- Eresk Location within Iran
- Coordinates: 33°42′07″N 57°22′26″E﻿ / ﻿33.70194°N 57.37389°E
- Country: Iran
- Province: South Khorasan
- County: Boshruyeh
- District: Eresk
- Established as a city: 2010^{[citation needed]}

Population (2016)
- • Total: 2,955
- Time zone: UTC+3:30 (IRST)

= Eresk =

City in South Khorasan province, Iran

Eresk (ارسک) (Note: Also known as Arishk) is a city in, and the capital of, Eresk District in Boshruyeh County, South Khorasan province, Iran.
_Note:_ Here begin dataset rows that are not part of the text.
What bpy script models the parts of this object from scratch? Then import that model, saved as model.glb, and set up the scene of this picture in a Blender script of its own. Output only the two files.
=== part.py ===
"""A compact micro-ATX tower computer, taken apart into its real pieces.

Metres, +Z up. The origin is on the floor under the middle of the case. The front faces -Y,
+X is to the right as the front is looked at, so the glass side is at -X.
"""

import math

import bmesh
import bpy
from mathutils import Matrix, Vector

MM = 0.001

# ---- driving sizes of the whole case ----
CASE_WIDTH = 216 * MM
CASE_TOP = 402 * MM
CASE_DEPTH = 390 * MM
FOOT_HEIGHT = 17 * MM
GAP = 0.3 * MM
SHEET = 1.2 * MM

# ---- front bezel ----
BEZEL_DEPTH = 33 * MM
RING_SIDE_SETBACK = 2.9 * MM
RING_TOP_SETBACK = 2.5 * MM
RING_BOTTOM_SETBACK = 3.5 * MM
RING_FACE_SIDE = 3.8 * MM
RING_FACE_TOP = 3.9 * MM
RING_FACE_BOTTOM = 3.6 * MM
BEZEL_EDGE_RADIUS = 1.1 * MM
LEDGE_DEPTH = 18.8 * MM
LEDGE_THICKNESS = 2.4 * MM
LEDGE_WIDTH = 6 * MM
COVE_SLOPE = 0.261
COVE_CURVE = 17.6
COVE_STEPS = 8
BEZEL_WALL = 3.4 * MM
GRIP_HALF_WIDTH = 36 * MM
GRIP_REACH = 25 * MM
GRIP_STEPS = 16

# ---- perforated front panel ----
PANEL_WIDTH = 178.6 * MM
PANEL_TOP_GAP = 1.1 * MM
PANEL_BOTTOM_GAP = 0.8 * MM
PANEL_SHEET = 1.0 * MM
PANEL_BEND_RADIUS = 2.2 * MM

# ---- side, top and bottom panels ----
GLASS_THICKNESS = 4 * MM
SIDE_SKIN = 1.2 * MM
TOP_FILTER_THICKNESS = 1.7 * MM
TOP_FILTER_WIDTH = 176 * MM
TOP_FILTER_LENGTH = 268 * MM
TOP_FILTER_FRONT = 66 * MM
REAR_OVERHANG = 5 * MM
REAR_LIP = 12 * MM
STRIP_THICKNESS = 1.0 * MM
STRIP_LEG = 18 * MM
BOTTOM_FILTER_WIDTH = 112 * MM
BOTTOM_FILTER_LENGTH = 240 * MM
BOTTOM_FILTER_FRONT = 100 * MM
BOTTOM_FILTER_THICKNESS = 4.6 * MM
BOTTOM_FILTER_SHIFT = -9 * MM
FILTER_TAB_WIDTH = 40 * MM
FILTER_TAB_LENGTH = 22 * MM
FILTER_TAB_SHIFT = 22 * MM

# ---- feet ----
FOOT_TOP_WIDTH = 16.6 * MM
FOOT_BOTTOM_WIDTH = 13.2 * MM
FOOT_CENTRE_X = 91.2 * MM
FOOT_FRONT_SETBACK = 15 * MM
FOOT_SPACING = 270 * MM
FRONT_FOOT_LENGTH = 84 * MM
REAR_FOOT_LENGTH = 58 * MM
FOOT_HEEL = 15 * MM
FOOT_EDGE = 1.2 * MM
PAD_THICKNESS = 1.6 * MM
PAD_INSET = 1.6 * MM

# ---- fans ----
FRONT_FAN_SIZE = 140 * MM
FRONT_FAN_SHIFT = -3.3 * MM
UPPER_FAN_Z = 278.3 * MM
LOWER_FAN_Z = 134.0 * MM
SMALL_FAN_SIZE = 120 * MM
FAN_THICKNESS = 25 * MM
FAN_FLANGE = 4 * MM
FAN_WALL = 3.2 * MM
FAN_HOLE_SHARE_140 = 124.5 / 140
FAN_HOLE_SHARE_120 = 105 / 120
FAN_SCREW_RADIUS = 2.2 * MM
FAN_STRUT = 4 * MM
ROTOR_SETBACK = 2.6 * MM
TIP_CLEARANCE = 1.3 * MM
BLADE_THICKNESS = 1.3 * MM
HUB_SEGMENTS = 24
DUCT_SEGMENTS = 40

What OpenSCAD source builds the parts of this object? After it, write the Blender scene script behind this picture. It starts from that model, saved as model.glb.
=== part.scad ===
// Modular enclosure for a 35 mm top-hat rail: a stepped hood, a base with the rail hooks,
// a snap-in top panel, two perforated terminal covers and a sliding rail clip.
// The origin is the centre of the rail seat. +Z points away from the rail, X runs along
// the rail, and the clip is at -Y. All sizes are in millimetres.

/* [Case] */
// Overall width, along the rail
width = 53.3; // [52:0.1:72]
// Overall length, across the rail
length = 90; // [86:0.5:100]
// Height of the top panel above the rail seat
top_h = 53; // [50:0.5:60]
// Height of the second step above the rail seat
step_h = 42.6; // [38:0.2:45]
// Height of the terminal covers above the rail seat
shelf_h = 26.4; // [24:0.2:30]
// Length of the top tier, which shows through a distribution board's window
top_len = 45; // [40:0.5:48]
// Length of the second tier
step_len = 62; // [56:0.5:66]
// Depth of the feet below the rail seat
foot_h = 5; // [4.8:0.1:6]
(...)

It also serves as the administrative center for Eresk Rural District.

==Demographics==
===Population===
At the time of the 2006 National Census, Eresk's population was 2,657 in 783 households, when it was a village in Eresk Rural District of the former Boshruyeh District in Ferdows County. The village was converted to a city in 2010. The following census in 2011 counted 2,954 people in 909 households, by which time the district had been separated from the county in the establishment of Boshruyeh County. The rural district was transferred to the new Eresk District. In 2013, the Supreme Council of Urban Planning and Architecture reviewed the Comprehensive and Detailed Plan of the City of Eresk. The 2016 census measured the population of the city as 2,955 people in 980 households.